# How to Stop Overthinking: A Step-by-Step Guide for Overthinkers

Canonical URL: https://headwayskills.com/knowledge/resilience/overthinkers/
Markdown URL: https://headwayskills.com/knowledge/resilience/overthinkers.md
Entity type: Article
Last updated: 2026-07-07
Language: en
Primary audience: professionals improving building resilience at work
Owner: Headway Skills
Contact: https://headwayskills.com/contact/

## Short answer

Overthinking is a habit you can break, not a fixed trait. Here's a calm, step-by-step way to quiet the rumination, worry, and second-guessing that wears you down.

## Key facts

- Title: How to Stop Overthinking: A Step-by-Step Guide for Overthinkers
- Category: Building Resilience
- Primary skill: Building Resilience
- Related skills: Building Confidence, Decision-Making
- Primary keyword: overthinkers
- Source page: https://headwayskills.com/knowledge/resilience/overthinkers/

## What this page covers

- Overthinking is a habit you can break, not a fixed trait. Here's a calm, step-by-step way to quiet the rumination, worry, and second-guessing that wears you down.
- Practical guidance for overthinkers
- How this topic connects to Building Resilience

## Detailed explanation

If you're reading this, your mind probably didn't stop at the search bar — it's still running, replaying a conversation, rehearsing a worst case, or circling a decision you've technically already made. Overthinkers know the particular exhaustion of a brain that won't switch off.

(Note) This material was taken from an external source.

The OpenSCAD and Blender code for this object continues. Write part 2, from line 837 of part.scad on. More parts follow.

Here's the part worth holding onto: overthinking isn't a character flaw or something you're stuck with. It's a habit — a loop of rumination about the past and worry about the future — and habits can be interrupted. You can't force the thoughts to stop, but you can follow a sequence that breaks the loop, one step at a time. The reason the usual advice to "just stop overthinking" never works is buried in how that loop actually runs.

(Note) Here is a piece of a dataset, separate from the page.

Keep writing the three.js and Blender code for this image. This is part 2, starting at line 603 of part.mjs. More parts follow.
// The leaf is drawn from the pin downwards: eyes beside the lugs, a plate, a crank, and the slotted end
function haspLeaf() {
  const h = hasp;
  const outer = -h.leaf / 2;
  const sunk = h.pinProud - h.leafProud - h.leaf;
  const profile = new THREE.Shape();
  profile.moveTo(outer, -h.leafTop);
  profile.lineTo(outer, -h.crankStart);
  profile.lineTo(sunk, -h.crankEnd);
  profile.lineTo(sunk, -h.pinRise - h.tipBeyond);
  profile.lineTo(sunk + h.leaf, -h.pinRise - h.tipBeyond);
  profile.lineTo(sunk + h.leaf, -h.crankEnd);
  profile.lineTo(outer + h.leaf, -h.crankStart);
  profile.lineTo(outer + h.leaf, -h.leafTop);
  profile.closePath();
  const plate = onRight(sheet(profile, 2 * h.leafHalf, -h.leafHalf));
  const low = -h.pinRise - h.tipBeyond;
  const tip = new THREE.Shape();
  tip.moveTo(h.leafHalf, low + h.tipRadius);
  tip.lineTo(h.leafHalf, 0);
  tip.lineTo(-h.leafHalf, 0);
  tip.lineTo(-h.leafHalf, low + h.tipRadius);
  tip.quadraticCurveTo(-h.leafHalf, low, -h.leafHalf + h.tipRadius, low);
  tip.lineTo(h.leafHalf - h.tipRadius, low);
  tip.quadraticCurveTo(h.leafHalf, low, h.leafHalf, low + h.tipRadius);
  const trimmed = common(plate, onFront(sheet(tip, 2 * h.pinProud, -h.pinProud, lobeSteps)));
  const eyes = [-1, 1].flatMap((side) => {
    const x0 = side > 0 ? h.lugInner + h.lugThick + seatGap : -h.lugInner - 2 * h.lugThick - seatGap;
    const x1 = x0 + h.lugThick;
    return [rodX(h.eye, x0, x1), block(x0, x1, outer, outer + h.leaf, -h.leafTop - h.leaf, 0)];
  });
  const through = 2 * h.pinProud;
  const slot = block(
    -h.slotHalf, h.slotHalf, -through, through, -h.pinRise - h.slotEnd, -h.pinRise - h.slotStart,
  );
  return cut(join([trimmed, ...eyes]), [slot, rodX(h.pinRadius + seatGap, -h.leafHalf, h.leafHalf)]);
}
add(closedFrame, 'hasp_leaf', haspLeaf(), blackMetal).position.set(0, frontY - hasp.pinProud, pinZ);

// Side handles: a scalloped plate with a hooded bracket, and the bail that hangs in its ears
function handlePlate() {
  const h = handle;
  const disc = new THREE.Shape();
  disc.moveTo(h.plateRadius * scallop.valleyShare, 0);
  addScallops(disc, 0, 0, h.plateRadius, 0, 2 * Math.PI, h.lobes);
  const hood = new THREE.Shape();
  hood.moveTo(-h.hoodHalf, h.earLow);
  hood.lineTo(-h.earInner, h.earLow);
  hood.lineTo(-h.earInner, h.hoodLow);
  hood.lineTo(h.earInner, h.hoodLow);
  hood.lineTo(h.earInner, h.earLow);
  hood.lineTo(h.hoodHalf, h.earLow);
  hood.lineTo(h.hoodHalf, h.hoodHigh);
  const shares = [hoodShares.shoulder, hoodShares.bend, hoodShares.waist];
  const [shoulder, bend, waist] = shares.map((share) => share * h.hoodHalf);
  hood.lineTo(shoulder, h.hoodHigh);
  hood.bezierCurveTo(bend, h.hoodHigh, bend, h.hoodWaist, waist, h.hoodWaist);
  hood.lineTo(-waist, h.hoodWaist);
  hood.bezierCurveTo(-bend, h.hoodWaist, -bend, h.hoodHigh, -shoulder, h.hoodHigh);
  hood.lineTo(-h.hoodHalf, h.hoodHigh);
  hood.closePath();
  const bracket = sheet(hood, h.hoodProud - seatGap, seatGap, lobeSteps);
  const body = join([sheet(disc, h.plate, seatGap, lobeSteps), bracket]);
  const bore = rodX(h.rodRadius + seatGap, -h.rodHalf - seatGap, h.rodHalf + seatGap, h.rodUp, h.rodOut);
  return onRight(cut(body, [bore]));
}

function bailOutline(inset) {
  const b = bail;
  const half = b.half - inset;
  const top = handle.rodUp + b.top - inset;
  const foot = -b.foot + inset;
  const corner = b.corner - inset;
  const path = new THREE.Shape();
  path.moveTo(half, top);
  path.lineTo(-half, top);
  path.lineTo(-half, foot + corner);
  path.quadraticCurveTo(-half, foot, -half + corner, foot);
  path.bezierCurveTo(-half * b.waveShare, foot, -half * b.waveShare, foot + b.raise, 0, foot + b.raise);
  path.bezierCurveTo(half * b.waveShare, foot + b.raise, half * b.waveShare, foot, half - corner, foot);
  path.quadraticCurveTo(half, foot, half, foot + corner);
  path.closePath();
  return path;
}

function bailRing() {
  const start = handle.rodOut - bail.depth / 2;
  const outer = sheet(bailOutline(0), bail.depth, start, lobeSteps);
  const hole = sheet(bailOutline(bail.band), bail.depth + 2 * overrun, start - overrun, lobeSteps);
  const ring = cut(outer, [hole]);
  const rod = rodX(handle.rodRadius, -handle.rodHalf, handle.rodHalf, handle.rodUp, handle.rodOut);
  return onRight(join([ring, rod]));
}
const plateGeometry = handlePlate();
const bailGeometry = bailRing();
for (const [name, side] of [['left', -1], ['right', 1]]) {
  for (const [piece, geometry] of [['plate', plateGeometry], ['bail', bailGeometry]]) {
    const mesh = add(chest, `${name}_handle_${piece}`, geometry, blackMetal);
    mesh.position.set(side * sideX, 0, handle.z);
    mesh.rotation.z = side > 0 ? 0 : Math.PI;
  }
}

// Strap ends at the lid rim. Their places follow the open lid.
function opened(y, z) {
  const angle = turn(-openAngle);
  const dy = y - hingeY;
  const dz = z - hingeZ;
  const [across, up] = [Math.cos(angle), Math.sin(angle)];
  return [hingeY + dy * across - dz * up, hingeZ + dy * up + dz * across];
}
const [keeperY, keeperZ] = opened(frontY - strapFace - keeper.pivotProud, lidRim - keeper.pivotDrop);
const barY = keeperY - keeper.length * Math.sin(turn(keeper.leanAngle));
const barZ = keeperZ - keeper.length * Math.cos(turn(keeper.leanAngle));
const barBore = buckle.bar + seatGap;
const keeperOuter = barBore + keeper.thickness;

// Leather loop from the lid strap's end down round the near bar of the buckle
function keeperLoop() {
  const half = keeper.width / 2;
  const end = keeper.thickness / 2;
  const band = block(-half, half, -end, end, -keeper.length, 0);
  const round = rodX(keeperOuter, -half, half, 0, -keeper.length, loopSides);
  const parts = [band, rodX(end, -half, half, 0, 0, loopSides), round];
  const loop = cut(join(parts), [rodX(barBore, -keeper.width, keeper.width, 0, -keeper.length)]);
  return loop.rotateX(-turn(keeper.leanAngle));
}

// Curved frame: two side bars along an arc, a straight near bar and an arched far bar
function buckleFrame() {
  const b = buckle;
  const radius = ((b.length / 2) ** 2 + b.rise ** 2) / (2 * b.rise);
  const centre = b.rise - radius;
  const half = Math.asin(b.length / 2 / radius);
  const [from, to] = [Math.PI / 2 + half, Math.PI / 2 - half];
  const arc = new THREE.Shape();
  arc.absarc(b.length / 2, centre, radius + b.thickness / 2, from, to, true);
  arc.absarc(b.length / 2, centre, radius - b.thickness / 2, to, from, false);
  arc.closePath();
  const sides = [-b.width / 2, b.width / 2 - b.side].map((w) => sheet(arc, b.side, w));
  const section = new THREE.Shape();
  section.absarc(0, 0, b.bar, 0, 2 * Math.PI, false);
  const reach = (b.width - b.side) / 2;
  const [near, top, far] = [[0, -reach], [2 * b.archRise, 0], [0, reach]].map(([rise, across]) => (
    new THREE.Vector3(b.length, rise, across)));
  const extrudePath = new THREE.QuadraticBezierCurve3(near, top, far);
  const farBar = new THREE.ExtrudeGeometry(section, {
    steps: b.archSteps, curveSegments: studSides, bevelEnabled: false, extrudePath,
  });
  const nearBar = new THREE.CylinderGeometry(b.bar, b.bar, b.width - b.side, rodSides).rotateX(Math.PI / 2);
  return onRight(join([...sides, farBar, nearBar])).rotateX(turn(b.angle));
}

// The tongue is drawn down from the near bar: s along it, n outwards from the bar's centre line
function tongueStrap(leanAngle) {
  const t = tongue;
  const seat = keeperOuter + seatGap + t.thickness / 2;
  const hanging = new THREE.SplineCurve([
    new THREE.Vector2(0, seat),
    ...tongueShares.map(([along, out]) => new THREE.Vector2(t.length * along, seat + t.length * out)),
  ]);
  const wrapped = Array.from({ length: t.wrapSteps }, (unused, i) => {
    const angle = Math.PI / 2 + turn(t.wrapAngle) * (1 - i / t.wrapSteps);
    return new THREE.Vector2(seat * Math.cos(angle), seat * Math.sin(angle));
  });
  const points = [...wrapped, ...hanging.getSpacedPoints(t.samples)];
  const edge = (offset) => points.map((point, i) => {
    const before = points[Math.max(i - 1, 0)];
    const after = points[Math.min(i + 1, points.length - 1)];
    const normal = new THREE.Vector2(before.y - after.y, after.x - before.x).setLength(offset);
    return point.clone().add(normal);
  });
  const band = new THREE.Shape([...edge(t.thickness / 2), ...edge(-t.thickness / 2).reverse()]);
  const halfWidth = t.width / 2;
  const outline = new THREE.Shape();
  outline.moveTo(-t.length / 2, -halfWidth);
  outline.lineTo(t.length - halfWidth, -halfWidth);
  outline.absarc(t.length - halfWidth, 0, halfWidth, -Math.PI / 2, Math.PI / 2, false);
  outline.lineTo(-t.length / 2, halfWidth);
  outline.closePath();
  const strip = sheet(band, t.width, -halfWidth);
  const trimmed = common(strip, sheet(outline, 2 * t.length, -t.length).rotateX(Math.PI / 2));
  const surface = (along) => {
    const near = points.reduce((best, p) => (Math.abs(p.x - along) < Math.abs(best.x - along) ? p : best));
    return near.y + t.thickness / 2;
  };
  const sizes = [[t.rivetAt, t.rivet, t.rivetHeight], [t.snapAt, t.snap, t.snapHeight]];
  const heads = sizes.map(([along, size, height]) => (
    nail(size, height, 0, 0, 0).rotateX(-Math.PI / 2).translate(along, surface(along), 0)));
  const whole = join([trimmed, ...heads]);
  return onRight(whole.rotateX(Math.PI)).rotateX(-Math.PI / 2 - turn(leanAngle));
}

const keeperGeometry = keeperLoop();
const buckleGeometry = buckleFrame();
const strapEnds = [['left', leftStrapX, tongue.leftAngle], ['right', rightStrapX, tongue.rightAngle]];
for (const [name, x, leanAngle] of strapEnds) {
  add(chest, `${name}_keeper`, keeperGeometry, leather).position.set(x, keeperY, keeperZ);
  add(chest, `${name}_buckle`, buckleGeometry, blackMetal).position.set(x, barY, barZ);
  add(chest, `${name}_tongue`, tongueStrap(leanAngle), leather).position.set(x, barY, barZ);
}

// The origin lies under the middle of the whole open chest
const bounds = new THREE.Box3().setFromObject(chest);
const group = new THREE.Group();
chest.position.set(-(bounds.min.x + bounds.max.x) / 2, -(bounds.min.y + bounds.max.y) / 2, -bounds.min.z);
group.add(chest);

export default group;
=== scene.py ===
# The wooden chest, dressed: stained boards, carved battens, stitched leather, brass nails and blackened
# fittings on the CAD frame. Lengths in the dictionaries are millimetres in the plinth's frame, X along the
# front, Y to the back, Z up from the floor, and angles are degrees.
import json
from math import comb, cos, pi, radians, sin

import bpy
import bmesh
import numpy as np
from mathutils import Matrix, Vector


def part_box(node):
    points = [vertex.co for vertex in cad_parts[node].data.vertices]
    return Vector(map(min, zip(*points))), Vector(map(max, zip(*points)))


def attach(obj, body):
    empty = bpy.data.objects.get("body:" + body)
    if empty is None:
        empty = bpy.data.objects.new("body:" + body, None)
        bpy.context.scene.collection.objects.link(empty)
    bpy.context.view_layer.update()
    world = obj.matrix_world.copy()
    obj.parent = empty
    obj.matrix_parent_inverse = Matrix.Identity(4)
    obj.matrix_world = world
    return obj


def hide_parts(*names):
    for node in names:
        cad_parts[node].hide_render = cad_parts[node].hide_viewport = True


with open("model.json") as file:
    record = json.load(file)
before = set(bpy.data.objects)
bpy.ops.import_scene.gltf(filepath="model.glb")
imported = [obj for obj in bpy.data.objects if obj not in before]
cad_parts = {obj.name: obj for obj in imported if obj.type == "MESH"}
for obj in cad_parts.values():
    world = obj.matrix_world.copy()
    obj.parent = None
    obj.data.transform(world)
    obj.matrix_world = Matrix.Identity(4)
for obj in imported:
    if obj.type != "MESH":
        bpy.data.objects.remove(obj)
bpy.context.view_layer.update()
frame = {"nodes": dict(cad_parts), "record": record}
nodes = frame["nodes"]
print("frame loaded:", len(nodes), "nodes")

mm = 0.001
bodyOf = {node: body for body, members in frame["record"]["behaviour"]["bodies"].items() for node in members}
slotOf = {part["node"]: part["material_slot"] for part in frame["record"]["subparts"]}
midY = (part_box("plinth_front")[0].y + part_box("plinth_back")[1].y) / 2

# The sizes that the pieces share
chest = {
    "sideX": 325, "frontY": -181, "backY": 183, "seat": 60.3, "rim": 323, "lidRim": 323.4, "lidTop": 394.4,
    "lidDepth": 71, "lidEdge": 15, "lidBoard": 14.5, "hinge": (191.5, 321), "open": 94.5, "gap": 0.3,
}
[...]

## Why overthinking loops (and why "just stop" fails)

Overthinking comes in two shapes, and telling them apart is the first bit of relief. Rumination points backward: you rehash something you said or did, hunting for a closure that never quite arrives. Worry points forward: you run scenario after scenario, as if picturing every outcome could keep you safe. Both feel like problem-solving. Neither is. At work the same loop shows up as [analysis paralysis](/knowledge/decision-making/analysis-paralysis/) — the fear of the wrong call driving endless deliberation, so you can settle a decision and still second-guess it an hour later.

Underneath, most overthinking traces back to a mind that craves clarity and control in a world that won't hand them over. That's why more information rarely settles it, and why "just stop overthinking" is useless advice: you can't suppress a thought by trying not to have it — you can only replace it. Every step below gives your attention somewhere else to go.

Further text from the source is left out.